What they found was that the more novel or unfamiliar the research report, the less credible it was seen as being and the less likely participants were to say they would comply with the findings.
When contradictory headlines were presented [think of these as akin to dueling expert witnesses disagreeing with each other], they were rated as less credible and participants were less likely to say they would comply with the research findings.
Then the researcher wanted to see what would happen if participants actually read the entire story rather than headlines alone. They conducted two separate experiments using university students as participants—one experiment exposed the participants to novel versus familiar findings and the other exposed them to contradictory [e.g., dueling experts who disagree with each other] versus one-sided stories [e.g., only one expert testifies so participants do not know the other side of the story].
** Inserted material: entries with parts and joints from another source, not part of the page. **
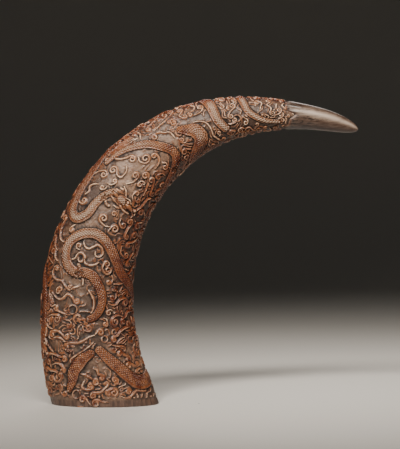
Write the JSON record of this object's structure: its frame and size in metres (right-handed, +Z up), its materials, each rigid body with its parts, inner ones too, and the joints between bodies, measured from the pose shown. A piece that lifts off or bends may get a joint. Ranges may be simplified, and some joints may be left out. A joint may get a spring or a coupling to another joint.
{
  "type": "carved buffalo horn",
  "caption": "Curved hollow buffalo horn standing on its flat cut mouth, carved all round with dragons among clouds, with a plain foot band and a plain polished tip.",
  "frame": {"origin": "on the ground under the horn, at the middle of its footprint seen from above", "axes": "+Z up, +X towards the tip, and the horn bends in the XZ plane; +Y is the side away from the viewer in the picture"},
  "size_m": [0.3264, 0.0746, 0.3169],
  "materials": {
    "horn": "satin"
  },
  "bodies": {
    "root": {"horn": "horn"}
  },
  "joints": []
}
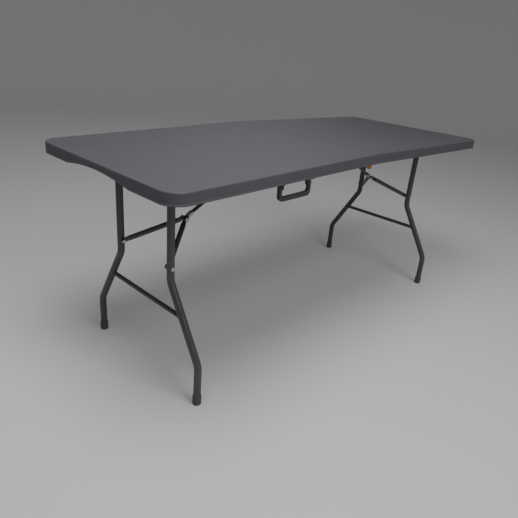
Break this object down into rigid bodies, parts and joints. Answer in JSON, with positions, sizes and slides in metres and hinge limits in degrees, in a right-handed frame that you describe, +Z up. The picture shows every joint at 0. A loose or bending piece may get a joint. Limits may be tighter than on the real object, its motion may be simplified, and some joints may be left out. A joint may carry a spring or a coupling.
{
  "type": "folding table",
  "caption": "Rectangular moulded plastic folding table: the top folds in half, and steel leg frames with V braces fold under it; swinging carry handle and sliding fold catch.",
  "frame": {"origin": "on the floor under the middle of the top", "axes": "+X along the length, with the handle on the -X half; +Y across, away from the handle's edge; +Z up"},
  "size_m": [1.8012, 0.73, 0.764],
  "materials": {
    "moulded_top": "fine moulded grain",
    "coated_steel": "powder coat",
    "zinc_plate": "zinc plate",
    "black_plastic": "moulded",
    "foot_plastic": "moulded",
    "orange_plastic": "moulded"
  },
  "bodies": {
    "left_top": {"top_left": "moulded_top", "top_screws_left": "zinc_plate", "rail_back_left": "coated_steel", "rail_front_left": "coated_steel", "fold_hinge_back_left": "coated_steel", "fold_hinge_front_left": "coated_steel", "pivot_clamp_back_left": "black_plastic", "pivot_clamp_front_left": "black_plastic", "strut_bracket_left": "coated_steel", "strut_pin_left": "zinc_plate", "handle_lugs": "black_plastic", "handle_pins": "black_plastic", "catch_housing": "black_plastic"},
    "right_top": {"top_right": "moulded_top", "top_screws_right": "zinc_plate", "rail_back_right": "coated_steel", "rail_front_right": "coated_steel", "fold_hinge_back_right": "coated_steel", "fold_hinge_front_right": "coated_steel", "pivot_clamp_back_right": "black_plastic", "pivot_clamp_front_right": "black_plastic", "strut_bracket_right": "coated_steel", "strut_pin_right": "zinc_plate", "fold_pin_back": "zinc_plate", "fold_pin_front": "zinc_plate", "catch_keeper": "coated_steel"},
    "left_legs": {"leg_back_left": "coated_steel", "leg_front_left": "coated_steel", "foot_back_left": "foot_plastic", "foot_front_left": "foot_plastic", "pivot_tube_left": "coated_steel", "crossbar_left": "coated_steel", "leg_rivets_left": "zinc_plate"},
    "left_brace_arms": {"brace_arm_back_left": "coated_steel", "brace_arm_front_left": "coated_steel", "apex_rivets_left": "zinc_plate"},
    "left_strut": {"strut_left": "coated_steel", "strut_washers_left": "zinc_plate"},
    "left_lock_ring": {"lock_ring_left": "zinc_plate"},
    "right_legs": {"leg_back_right": "coated_steel", "leg_front_right": "coated_steel", "foot_back_right": "foot_plastic", "foot_front_right": "foot_plastic", "pivot_tube_right": "coated_steel", "crossbar_right": "coated_steel", "leg_rivets_right": "zinc_plate"},
    "right_brace_arms": {"brace_arm_back_right": "coated_steel", "brace_arm_front_right": "coated_steel", "apex_rivets_right": "zinc_plate"},
    "right_strut": {"strut_right": "coated_steel", "strut_washers_right": "zinc_plate"},
    "right_lock_ring": {"lock_ring_right": "zinc_plate"},
    "handle": {"handle_grip": "black_plastic"},
    "catch": {"catch_bolt": "orange_plastic"}
  },
  "joints": [
    {"name": "top_fold", "type": "hinge", "parent": "left_top", "child": "right_top", "pos_m": [0, 0, 0.716], "axis": [0, 1, 0], "range_deg": [0, 80]},
    {"name": "left_leg_fold", "type": "hinge", "parent": "left_top", "child": "left_legs", "pos_m": [-0.74017, 0, 0.71908], "axis": [0, -1, 0], "range_deg": [0, 91]},
    {"name": "left_arm_fold", "type": "hinge", "parent": "left_legs", "child": "left_brace_arms", "pos_m": [-0.74017, 0, 0.43108], "axis": [0, -1, 0], "range_deg": [0, 57.11]},
    {"name": "left_strut_fold", "type": "hinge", "parent": "left_top", "child": "left_strut", "pos_m": [-0.17053, 0, 0.74503], "axis": [0, 1, 0], "range_deg": [0, 27.5]},
    {"name": "left_ring_slide", "type": "slide", "parent": "left_strut", "child": "left_lock_ring", "axis": [0.8758, 0, 0.4827], "range_m": [0, 0.06]},
    {"name": "right_leg_fold", "type": "hinge", "parent": "right_top", "child": "right_legs", "pos_m": [0.74017, 0, 0.71908], "axis": [0, 1, 0], "range_deg": [0, 91]},
    {"name": "right_arm_fold", "type": "hinge", "parent": "right_legs", "child": "right_brace_arms", "pos_m": [0.74017, 0, 0.43108], "axis": [0, 1, 0], "range_deg": [0, 57.11]},
    {"name": "right_strut_fold", "type": "hinge", "parent": "right_top", "child": "right_strut", "pos_m": [0.17053, 0, 0.74503], "axis": [0, -1, 0], "range_deg": [0, 27.5]},
    {"name": "right_ring_slide", "type": "slide", "parent": "right_strut", "child": "right_lock_ring", "axis": [-0.8758, 0, 0.4827], "range_m": [0, 0.06]},
    {"name": "handle_swing", "type": "hinge", "parent": "left_top", "child": "handle", "pos_m": [-0.44091, -0.356, 0.7068], "axis": [0.9998, 0, 0.0175], "range_deg": [-90, 80]},
    {"name": "catch_slide", "type": "slide", "parent": "left_top", "child": "catch", "axis": [-0.9998, 0, -0.0175], "range_m": [-0.014, 0]}
  ],
  "couplings": [
    {"joint": "left_arm_fold", "follows": "left_leg_fold", "ratio": 0.62744},
    {"joint": "left_strut_fold", "follows": "left_leg_fold", "ratio": 0.30211},
    {"joint": "right_arm_fold", "follows": "right_leg_fold", "ratio": 0.62744},
    {"joint": "right_strut_fold", "follows": "right_leg_fold", "ratio": 0.30211}
  ]
}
The researcher found that when participants were exposed to novel/unfamiliar research stories, they saw the information as less credible and were less likely to report plans to adopt the recommendations from the study.
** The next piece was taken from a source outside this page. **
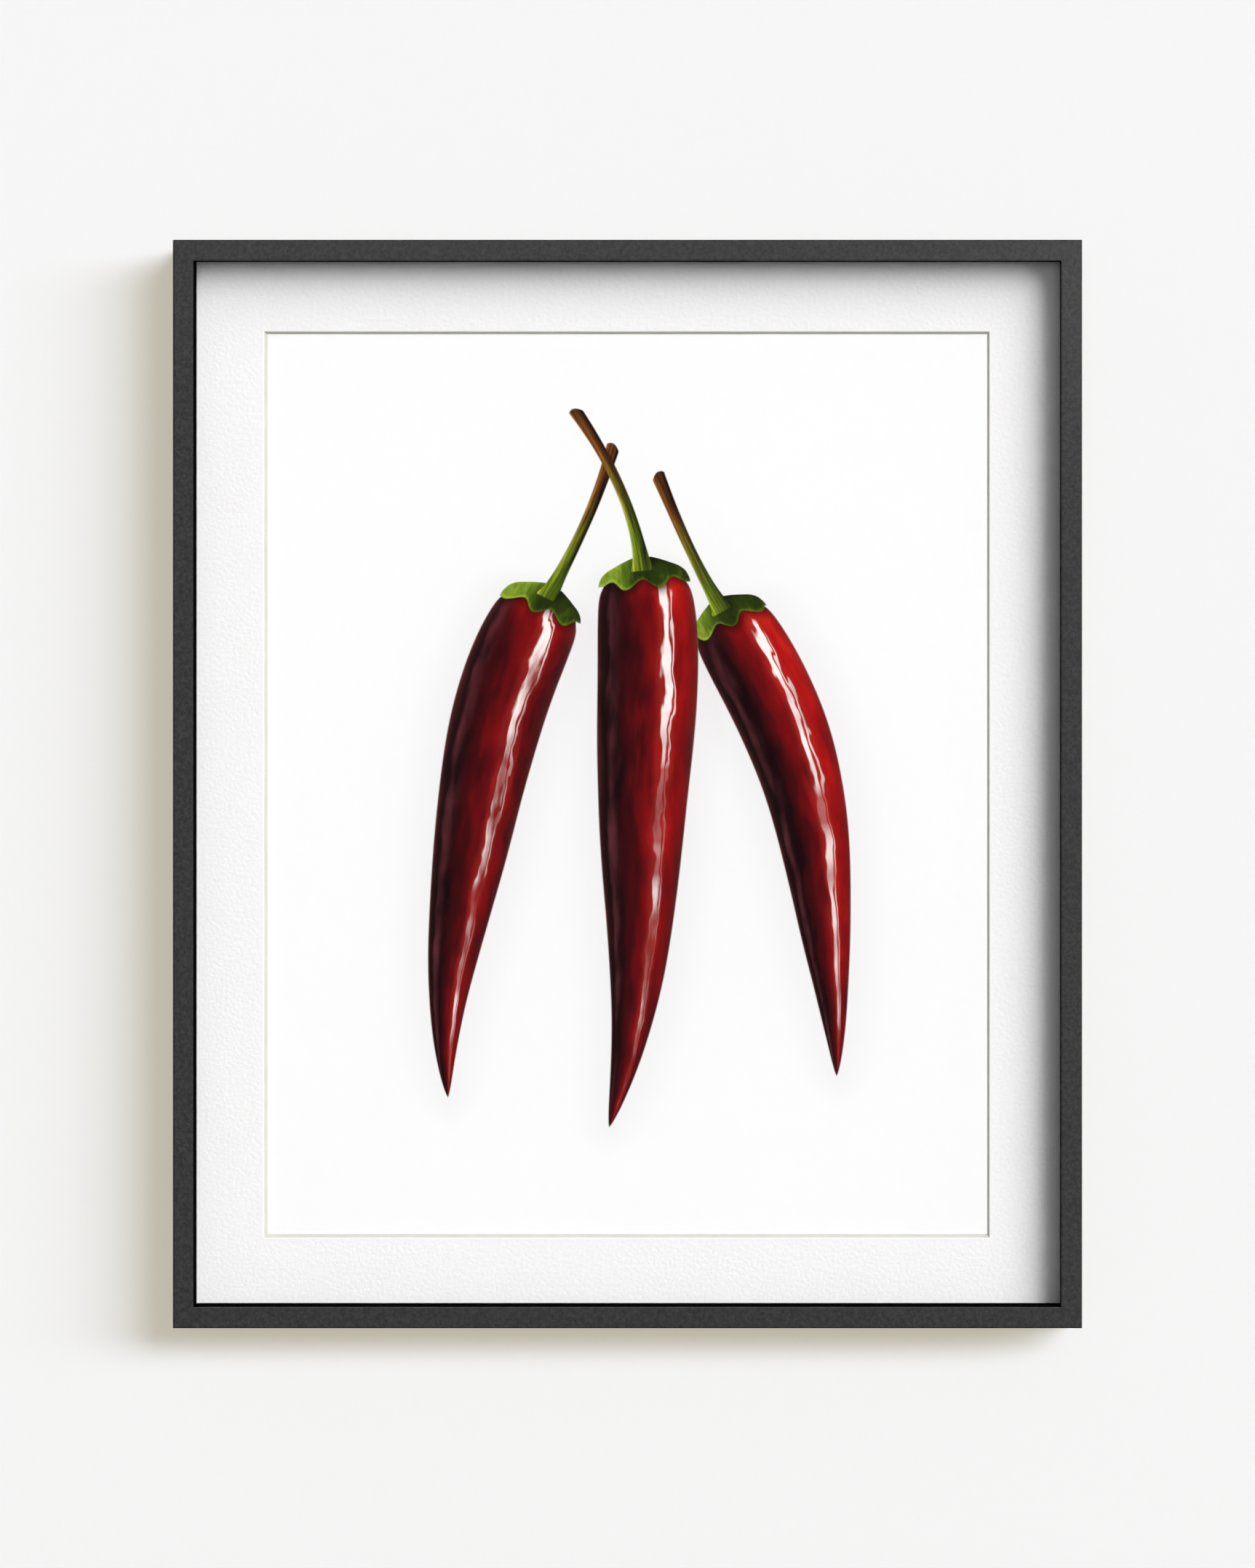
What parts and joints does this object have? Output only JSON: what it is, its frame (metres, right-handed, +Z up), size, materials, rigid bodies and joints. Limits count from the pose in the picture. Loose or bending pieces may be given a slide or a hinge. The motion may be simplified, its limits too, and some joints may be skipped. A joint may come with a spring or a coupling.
{
  "type": "framed wall print",
  "caption": "Upright picture frame with a slim charcoal face, deep sides, clear glazing, a wide bevelled white mat and a print, hung from a sawtooth hanger.",
  "frame": {"origin": "on the wall plane, at the middle notch of the hanger, where the nail carries the frame", "axes": "+X to the viewer's right, +Y into the wall, +Z up; the picture faces -Y"},
  "size_m": [0.511, 0.034, 0.612],
  "materials": {
    "rail": "mottled matte charcoal paint on a wood moulding",
    "glazing": "clear non-glare acrylic sheet",
    "spacer": "black plastic strip, matte",
    "mat": "white pebbled mat board with a cream core",
    "print": "smooth white rag paper, inkjet printed",
    "tape": "gummed linen tape",
    "panel": "bare medium density fibreboard",
    "steel": "zinc-plated steel",
    "pad": "black wool felt"
  },
  "bodies": {
    "root": {"rail_top": "rail", "rail_bottom": "rail", "rail_left": "rail", "rail_right": "rail", "glazing": "glazing", "spacer_top": "spacer", "spacer_bottom": "spacer", "spacer_left": "spacer", "spacer_right": "spacer", "window_mat": "mat", "print_sheet": "print", "hinge_tape_left": "tape", "hinge_tape_right": "tape", "mount_board": "mat", "back_panel": "panel", "point_top_1": "steel", "point_top_2": "steel", "point_top_3": "steel", "point_bottom_1": "steel", "point_bottom_2": "steel", "point_bottom_3": "steel", "point_left_1": "steel", "point_left_2": "steel", "point_left_3": "steel", "point_right_1": "steel", "point_right_2": "steel", "point_right_3": "steel", "v_nail_top_left": "steel", "v_nail_top_right": "steel", "v_nail_bottom_left": "steel", "v_nail_bottom_right": "steel", "hanger": "steel", "hanger_screw_left": "steel", "hanger_screw_right": "steel", "wall_pad_left": "pad", "wall_pad_right": "pad"}
  },
  "joints": []
}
When they were exposed to contradictory news, participants were less likely to have a favorable attitude toward health research than when they were exposed to one-sided news. Additionally, contradictory news was seen as less credible than the one-sided news.
The more unfamiliar and contradictory science presentations left participants defensive and uncertain and their attitudes toward health research became more negative than the attitudes of those who only saw familiar or one-sided research findings.
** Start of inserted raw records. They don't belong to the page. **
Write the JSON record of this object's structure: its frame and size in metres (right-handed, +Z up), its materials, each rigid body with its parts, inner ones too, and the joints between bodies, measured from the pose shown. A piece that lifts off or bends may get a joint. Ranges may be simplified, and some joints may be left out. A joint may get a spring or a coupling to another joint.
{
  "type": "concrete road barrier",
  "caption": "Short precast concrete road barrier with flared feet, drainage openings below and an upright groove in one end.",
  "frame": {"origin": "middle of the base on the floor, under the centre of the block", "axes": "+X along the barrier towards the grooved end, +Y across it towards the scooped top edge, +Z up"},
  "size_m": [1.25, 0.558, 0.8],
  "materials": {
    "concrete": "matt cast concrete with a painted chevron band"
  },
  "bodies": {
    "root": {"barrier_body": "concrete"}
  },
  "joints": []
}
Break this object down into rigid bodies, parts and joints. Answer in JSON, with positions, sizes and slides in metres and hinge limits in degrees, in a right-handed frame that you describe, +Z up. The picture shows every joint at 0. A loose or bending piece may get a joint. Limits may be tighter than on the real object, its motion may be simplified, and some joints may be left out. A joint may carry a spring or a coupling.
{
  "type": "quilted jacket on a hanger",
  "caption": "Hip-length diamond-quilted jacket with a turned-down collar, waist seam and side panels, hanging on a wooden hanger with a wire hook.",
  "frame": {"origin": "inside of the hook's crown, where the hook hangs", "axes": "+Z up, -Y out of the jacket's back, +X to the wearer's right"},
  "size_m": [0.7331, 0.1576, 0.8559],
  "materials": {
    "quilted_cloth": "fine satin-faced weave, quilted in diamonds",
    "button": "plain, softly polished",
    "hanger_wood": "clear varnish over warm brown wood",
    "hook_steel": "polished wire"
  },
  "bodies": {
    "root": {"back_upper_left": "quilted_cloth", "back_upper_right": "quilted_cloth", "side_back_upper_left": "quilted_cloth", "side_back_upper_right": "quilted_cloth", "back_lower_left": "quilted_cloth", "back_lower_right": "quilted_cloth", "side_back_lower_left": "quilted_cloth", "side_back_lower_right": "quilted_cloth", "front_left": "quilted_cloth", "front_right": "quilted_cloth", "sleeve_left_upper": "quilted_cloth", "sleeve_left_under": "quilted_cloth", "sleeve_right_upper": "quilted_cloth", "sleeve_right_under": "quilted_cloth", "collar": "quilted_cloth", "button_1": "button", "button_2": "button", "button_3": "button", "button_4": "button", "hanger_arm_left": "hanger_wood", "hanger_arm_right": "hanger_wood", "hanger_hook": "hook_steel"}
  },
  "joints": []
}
The researcher recommends that press releases describing research findings that are novel present their findings in context with the cumulative body of prior research and offer possible explanations for discrepancies with previous findings.
From a litigation advocacy perspective, this reminds us an awful lot of what we do when we expect dueling expert witnesses on the stand. Jurors don’t like experts that contradict each other and they tend to toss both experts testimony out and rely on their intuition or idiosyncratic reactions to the experts (e.g., “He looked sort of like Newt Gingrich. I’m not sure if that’s a good thing or a bad thing” or “His mustache reminds me of my favorite high school teacher”). We often work with our expert witnesses to not only present information in a way jurors can understand, but to also explain the contradictions in the research and why our experts’ perspective is more accurate. If the research is unfamiliar or is likely to run counter to their previously held positions, it often works best to embrace the novelty—call it ‘groundbreaking’ or ‘a major step forward in scientific understanding’, etc.—rather than minimizing the difference. Jurors appreciate an expert who is credible, personable, and who wants to help them in the difficult task of understanding complex new information.
This research would say that experts who contradict each other leave jurors feeling uncertain and confused—which is what we see over and over again in our pretrial research. Rather than taking the chance they will simply base their decisions on idiosyncratic associations to the expert’s appearance or demeanor, work with the expert to place the research in context, explain contradictions or inconsistencies in the research literature, and teach the jurors what they need to know to make the best decisions possible. They’ll appreciate you for it.
Chang, C. (2015). Motivated Processing: How People Perceive News Covering Novel or Contradictory Health Research Findings Science Communication, 37 (5), 602-634 DOI: 10.1177/1075547015597914
Curated by Texas Bar Today. Follow us on Twitter @texasbartoday.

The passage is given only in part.